The Mooch talked stories, patriotism, and his SkyBridge career. He also spoke briefly of his possible new job in Paris as the US ambassador to the Organization of Economic Cooperation and Development, but could not divulge details as per the White House’s rules. “It hasn’t been made official yet, so I really can’t say much,” he said. He expects to know the status of his position within six weeks.
However, there were several topics he did address, as there are some grievances he has with DC that he’s hoping the Trump administration can fix. He also addressed issues related to the hedge fund industry, jobs, and retirement, presenting solutions with his signature New York swagger.
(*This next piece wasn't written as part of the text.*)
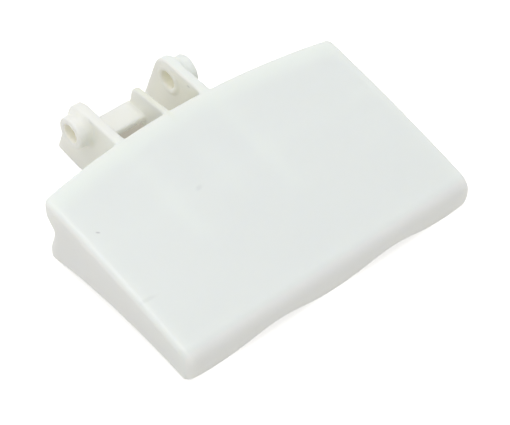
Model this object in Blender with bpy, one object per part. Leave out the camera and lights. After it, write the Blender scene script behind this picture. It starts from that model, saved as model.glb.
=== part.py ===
"""Door handle of a front-loading washing machine: one white plastic moulding.

The wide curved flap is the grip. It is a thin shell, open underneath, with a rolled
grip edge whose lower rim waves in three lobes. Two lugs with hollow bosses stand out
behind it and take the hinge pins, and a short web and a fin stiffen them. Lugs and fin
run on through the rear wall and under the face as ribs.

Lengths are in metres and angles in degrees. x runs along the handle, y from the grip
edge to the hinge and z up from the table that the part lies on, face up. The origin is
the middle of the part's footprint.
"""

import math

import bmesh
import bpy
from mathutils import Vector

# Flap, seen from above
FLAP_LENGTH = 0.1106       # along the rear wall
FLAP_DEPTH = 0.0655        # from the rear corners forward to the grip edge
REAR_BULGE = 0.0060        # the rear wall bows out by this at mid length
LEFT_TAPER = 0.0006        # the left end draws in by this towards the grip edge
RIGHT_TAPER = 0.0013       # and the right end by this
WALL = 0.0024              # thickness of the shell

# Face
FACE_HEIGHT = 0.02572      # over the table, at the rear corners
FACE_SLOPE = 11.36         # fall towards the grip edge
FACE_CROWN = 0.00115       # swell of the face over a straight slope
CROWN_MIDDLE = 0.0357      # where the swell is highest, ahead of the rear corners

# Grip edge
ROLL_RADIUS = 0.0050       # face rolling over into the lip
LIP_TUCK = 0.0022          # the lip leans back in by this at its foot
WAVE_RISE = 0.0046         # height of the scallops between the lobes
WAVE_PITCH = 0.045         # from lobe to lobe
WAVE_SHIFT = 0.0012        # middle lobe, to the right of mid length

# Rear wall and end walls
REAR_FOOT = 0.0027         # gap between the rear wall and the table
END_ARCH = 0.0027          # rise of the arch along the foot of each end wall
GROOVE_HEIGHT = 0.0149     # deepest line of the groove along the rear wall
GROOVE_DEPTH = 0.0034
GROOVE_UPPER = 0.0054      # run of its upper side
GROOVE_LOWER = 0.0095      # run of its lower side
FOOT_SETBACK = 0.0009      # the foot of the rear wall stays ahead of its top by this

# Edge roundings of the flap
REAR_EDGE_RADIUS = 0.0016
FOOT_RADIUS = 0.0008
INNER_RADIUS = 0.0010
END_REAR_RADIUS = 0.0015
END_TOP_RADIUS = 0.0018
LEFT_CORNER_RADIUS = 0.0024
RIGHT_CORNER_RADIUS = 0.0008
END_FOOT_RADIUS = 0.0006

# Hinge lugs
LUG_GAP = 0.0299           # between their inner faces
LUG_SHIFT = -0.0071        # middle of the pair, from mid length
LUG_THICKNESS = 0.0034
PIVOT_REACH = 0.0218       # pin axis behind the rear corners
PIVOT_HEIGHT = 0.0203
LUG_ROUND_RADIUS = 0.0068
LUG_ROUND_SHIFT = 0.0006   # middle of the round end, behind the pin axis
HEEL_REACH = 0.0368        # rearmost corner behind the rear corners
HEEL_HEIGHT = 0.0015
HEEL_SLOPE = 7.5           # lower edge, falling from the heel to the table
LUG_FOOT = 0.008           # length of lug that lies on the table
LUG_EDGE_RADIUS = 0.0005

# Bosses, pin bores and the raised rings round the bores
BOSS_HEIGHT = 0.0046
BOSS_RADIUS = 0.0054
BOSS_FLARE = 0.0014        # swell of the boss where it leaves the lug
FLARE_HEIGHT = 0.0026
BOSS_EDGE_RADIUS = 0.0004
BORE_RADIUS = 0.0030
BORE_CHAMFER = 0.0004
RING_RADIUS = 0.0049
RING_HEIGHT = 0.0005
RING_EDGE_RADIUS = 0.0002

# Web and fin between the lugs
FIN_GAP = 0.01575          # clear length of the web, left lug to fin
FIN_THICKNESS = 0.0020
FIN_REACH = 0.0194         # middle of the fin's round nose, behind the rear corners
FIN_HEIGHT = 0.0256
FIN_NOSE_RADIUS = 0.0030
FIN_FOOT = 0.0060          # height of the fin's lower edge at the rear wall
WEB_FRONT = 0.0155         # behind the rear corners
WEB_DEPTH = 0.0091
WEB_HEIGHT = 0.0181        # top of the web over the table
WEB_THICKNESS = 0.0023
WEB_EDGE_RADIUS = 0.0003

# Ribs under the face
LUG_RIB_REACH = 0.037      # ahead of the rear corners
FIN_RIB_REACH = 0.030
RIB_DEPTH = 0.008          # below the inside of the face, at a rib's front end
RIB_LIFT = 0.0006          # the lugs' undersides clear the foot of the rear wall by this
CROSS_RIB_BACK = 0.022     # lengthwise rib, ahead of the rear corners
CROSS_RIB_THICKNESS = 0.0016

# Fineness of the mesh
LENGTH_STEPS = 36
CAVITY_STEPS = 18
END_STEPS = 5
CORNER_STEPS = 3
FACE_STEPS = 6
WALL_STEPS = 11
ROLL_STEPS = 7
LIP_STEPS = 3
UNDERSIDE_STEPS = 9
ROUND_STEPS = 8
TURN_STEPS = 32
FLARE_STEPS = 4
EDGE_SEGMENTS = 2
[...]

Turning from politic to the financial world, when it comes to hedges, Scaramucci feels that asset reflation trade has thrown the industry out of whack. “You have to ask yourself, if it’s a systemic problem, a secular problem, or a cyclical problem. My opinion is that it’s cyclical.” To counteract this, Scaramucci feels that “basis points need to rise to about 350-400 of stimulus.” In order to make it happen, he says federal banks need to give these points on the overnight to cause positive changes for the economy, causing hedges to rise “to keep us in a smoother cycle for a boom and more relaxed bust.”
In short, inflation is the stabilizer.
The job market and pensions, on the other hand, are much trickier — especially on the retirement sector and the recent push for ETFs. “Right now, if we don’t get the lower and middle class engaged in the consumption cycle for the lower economy, then we won’t get the aggregate demand necessary to get 3% growth. If you don’t get the 3% then you can’t solve entitlement and the whole deal of problems in the US.” Scaramucci also took issue with ETF retirement plans. “You can’t push everybody and their retirement money into ETFs because you’re saying that they’re lower cost instruments. Because what will happen is when there’s the next big crash, everybody’s going to get caught in this thing.”
With the labor force, he opined that society needs to train, educate, and teach people trades, citing his large family of 40 members, and how only he and his brother were the only ones with undergraduate degrees. It didn’t stop the others from making their living as tradesmen. “We have to redesign and rethink culturally about the way we train people and we have to allow people that are older to have self-esteem from their work, irrespective of whether or not they have a four-year college degree,” he said. “If we can start thinking like that and we start growing capital like that in the re-education space, we’re going to have a lot of productive equity.”
Mooch also presented advice on how to fix issues in pensions funding, suggesting we look to see what other countries are doing rather than just proprietary and, in particular, noting Australia’s pension funding model.
“You have to take the best ideas from around the world. I hate the NIH approach (not invented here), so we’re not going to do that,” he told CIO. “I think that the Australians have done a magnificent job of funding their forward-pension liabilities. They’ve set up these super annuity funds, they’ve made it compulsory where corporations have to put in a percentage of their profits into these funds to benefit their worker base. Why can’t we steal that? To me, whether you’re going with a fixed pension or a self-directed, you’re still woefully underfunded. You have to fix the macro mechanisms of funding by forcing compulsory savings. And if you do that, you’ll fix the entire thing. Every American corporation will figure out a way to fund it because there’s a lot of smart men and women in these corporations, and we just have to change the laws.”
He then stressed the issues with this solution. “There’s a whole lobbying community that tells people ‘don’t do that,’” he said. “They give them 25 reasons why, none of which make any sense, and then nothing will get done. And we have to fix that.”
In other matters, Scaramucci is optimistic on Trump’s healthcare reform, but thinks innovative technological advances will be the key to creating a system that exceeds expectations, citing Abundance: The Future is Better Than You Think, by Peter Diamandis’
Although he is in full support of President Trump, there are many things the Mooch does not like about the attitudes of DC folk. In addition to the “demonization” of Wall Street guys, he also doesn’t appreciate how policy makers are too focused on the news. “I also don’t like how we’re in a 24-hour news cycle and a three-minute news hit,” he said. “What Washington policy makers should be thinking about is the next 25 years as opposed to the next 25 minutes.”
Scaramucci said he looks forward to his possible position and feels that it would be a way for him to give back to a world that has given him so much. He thanked President Trump and shared a story of how when on Trump’s campaign trail, he went into the crowd and talked to people who were out of work and hoping Trump would bring jobs back.
“I spent 30 years of my life trying to get into the global elite. I started insulating myself with very wealthy people and I started to miss the economic desolation showing and the anxiety that was going on here as well. Essentially, it took a billionaire that’s living on Fifth Avenue in a tower adjacent to a Tiffany store to show me what was going on in my own neighborhood and I missed it.”